Augusto Morales

Es increíble lo que después de muchas décadas viene aconteciendo en el mundo por un complicadísimo y generalizado problema de salubridad pública, debiendo asumir los gobiernos, casi que intempestivamente, responsabilidades políticas y la adopción de decisiones restrictivas de indiscutible incidencia en toda la población; y ninguno de aquellos, ni esta, se encontraban preparados para una epidemia de la magnitud como la que ahora nos agobia y atemoriza, la que golpea casi por igual a todos los sectores de las distintas sociedades, pero con mayor rigor a las de países en vía de desarrollo; y por supuesto que Colombia no podía escapar a la virulenta invasión.
Esta época de trabajo y estudio virtual y de permanencia forzada en casa, llevará a muchas reflexiones a los dirigentes de los Estados, pero también a la sociedad misma, máxime cuando resultan comprometidos derechos individuales fundamentales en la vida de los pueblos, y afectados los diferentes modos de vida en todos los países; fenómeno que, curiosa, simultánea y contrariamente favorece otras prerrogativas de índole social tales como los derechos a un ambiente sano, a la seguridad pública, y acceso igual, en el caso nuestro, al servicio público de agua potable.
Aun cuando la expresión “pandemia” está reservada para las enfermedades, hay una de connotación o efecto similar, incluso podría ser más grave por espectro que tiene en el desarrollo de los pueblos: es la ‘corrupción’, la misma que no solo corrompe conciencias y constituye un pésimo ejemplo para la comunidad, sino que lleva a muchos corruptos a la cárcel (no a todos), la que también puede causar extrañas muertes; sustracción o aprovechamiento indebido de los bienes del Estado, pero especialmente de los dineros públicos, que afecta inconmensurablemente tantos derechos de las colectividades como la educación, la salud (cuántos fallecimientos se causarán por esa pecaminosa apropiación o abuso de dineros estatales), la seguridad, la justicia, la protección de gentes desvalidas, etc., etc., y muchos etcéteras más.
Ambas situaciones, corrupción y covid-19, afectan o afectarán de manera sensible las economías de las naciones, lo que genera(rá) incrementos fiscales y a la vez recortes presupuestales en muchos renglones, que entrañarán sacrificios personales y sociales, y seguramente, como consecuencia de esos menores recursos, resultaría damnificada, de igual manera, la justicia colombiana.
En efecto; uno de los deberes o responsabilidades de los servidores judiciales es, “resolver los asuntos sometidos a su consideración dentro de los términos previstos en la ley” (artículo 153 num. 15 Ley 270/96), y la historia judicial colombiana enseña que, al menos en las tres últimas décadas, ello no acaece, salvo con las acciones de tutela.

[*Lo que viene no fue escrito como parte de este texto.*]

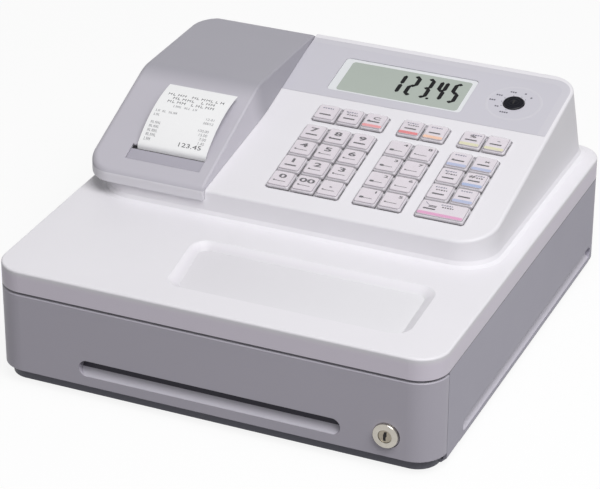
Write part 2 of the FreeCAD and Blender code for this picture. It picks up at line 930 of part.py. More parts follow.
def nearest_edge(shape, target):
    return min(shape.Edges, key=lambda edge: edge.CenterOfMass.distanceToPoint(target))


def rounded_cover_block():
    """Outer block of the cover; the rounding runs on from its front edge along the smooth edges."""
    block = cover_block(0, False)
    left, right = cover_left + cover_front_corner, cover_right - cover_right_bevel
    lip_edge = nearest_edge(block, point((left + right) / 2, cover_front, cover_line(cover_front, 0)))
    return block.makeFillet(cover_side_round, [lip_edge])


def slope_strip(y0, y1, top, bottom, x0, x1):
    """Block under the cover's sloping face between two depths."""
    corners = [
        (y0, cover_line(y0, top)), (y1, cover_line(y1, top)),
        (y1, cover_line(y1, bottom)), (y0, cover_line(y0, bottom)),
    ]
    return prism(corners, [0] * 4, upright(x0), point(x1 - x0, 0, 0))


def tear_teeth():
    """Serrated edge along the rear of the slot."""
    rear = slot_front + slot_width
    count = int((slot_right - slot_left) / tooth_pitch)
    corners = [(slot_left, rear + overrun), (slot_left, rear)]
    for index in range(count):
        start = slot_left + index * tooth_pitch
        corners += [(start + tooth_pitch / 2, rear - tooth_length), (start + tooth_pitch, rear)]
    corners += [(slot_left + count * tooth_pitch, rear + overrun)]
    top = cover_line(rear, 0)
    wire = Part.makePolygon([point(x, y, top - tooth_thickness) for x, y in corners + corners[:1]])
    return Part.Face(wire).extrude(point(0, 0, tooth_thickness))


def hinge_ear(x, pin_direction):
    """Ear under the cover with its stub pin."""
    radius = hinge_ear_radius
    start = point(x, hinge_y, hinge_z)
    end = point(x - pin_direction * hinge_ear_thickness, hinge_y, hinge_z)
    tip = point(x + pin_direction * hinge_pin_length, hinge_y, hinge_z)
    neck = box(
        min(start.x, end.x), max(start.x, end.x), hinge_y - radius, hinge_y + radius,
        hinge_z, cover_top - cover_wall / 2,
    )
    return [rod(radius, start, end), neck, rod(hinge_pin_radius, end, tip)]


def make_printer_cover():
    cover = rounded_cover_block().cut(cover_block(cover_wall, True))
    block_border = slot_block_border
    scoop_front = slot_front - scoop_run
    block = slope_strip(
        scoop_front - block_border, slot_front + slot_width + block_border,
        cover_wall / 2, slot_block, slot_left - block_border, slot_right + block_border,
    )
    ears = hinge_ear(hinge_left, 1) + hinge_ear(hinge_right, -1)
    cover = joined([cover, block] + ears)
    slot_box = box(slot_left, slot_right, slot_front, slot_front + slot_width, deck_top, cover_top)
    scoop_corners = [
        (scoop_front, cover_line(scoop_front, 0)),
        (scoop_front, cover_line(scoop_front, -overrun)),
        (slot_front + slot_width, cover_line(slot_front + slot_width, -overrun)),
        (slot_front + slot_width, cover_line(slot_front, scoop_sink)),
        (slot_front, cover_line(slot_front, scoop_sink)),
    ]
    scoop = prism(scoop_corners, [0] * 5, upright(slot_left), point(slot_right - slot_left, 0, 0))
    under = box(bay_right - cover_seam / 2, far, -far, far, -far, cover_lift)
    hem = box(cover_right - 2 * cover_right_bevel, far, -far, hinge_y - 2 * barrel_radius, -far, -cover_skirt)
    notches = []
    for x in lug_places():
        notches.append(box(
            x - slide_clearance, x + hinge_lug_thickness + slide_clearance,
            hinge_y, rear_face, deck_top, hinge_z + barrel_radius / 2,
        ))
    cover = cover.cut([slot_box, scoop, on_slope(under), on_slope(hem)] + notches)
    return joined([cover, tear_teeth()])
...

Los asignaciones para el funcionamiento de la justicia siempre han sido cortas, al paso que la litigiosidad se incrementa casi que geométricamente. La crisis que se avecina, que se espera, sea superada rápida y fácilmente, va a incidir en una mayor litigiosidad y en el trámite de los procesos judiciales por la mayor congestión, y el estamento judicial difícilmente va a incrementarse, por lo que el mayor esfuerzo va a recaer en los actuales funcionarios y empleados, y en la limitación de insumos para su funcionamiento. Esto quizá obligará también a las autoridades administrativas de la justicia, entiéndase Consejo Superior de la Judicatura, a repensar junto con todo el aparato judicial, en los actuales modelos de gestión judicial; a agilizar el expediente virtual, dotando a la mayor brevedad de las herramientas indispensables para sacarlo avante, y, finalmente, ver materializado el propósito del constituyente plasmado en el artículo 228 de la Constitución: una pronta y cumplida justicia.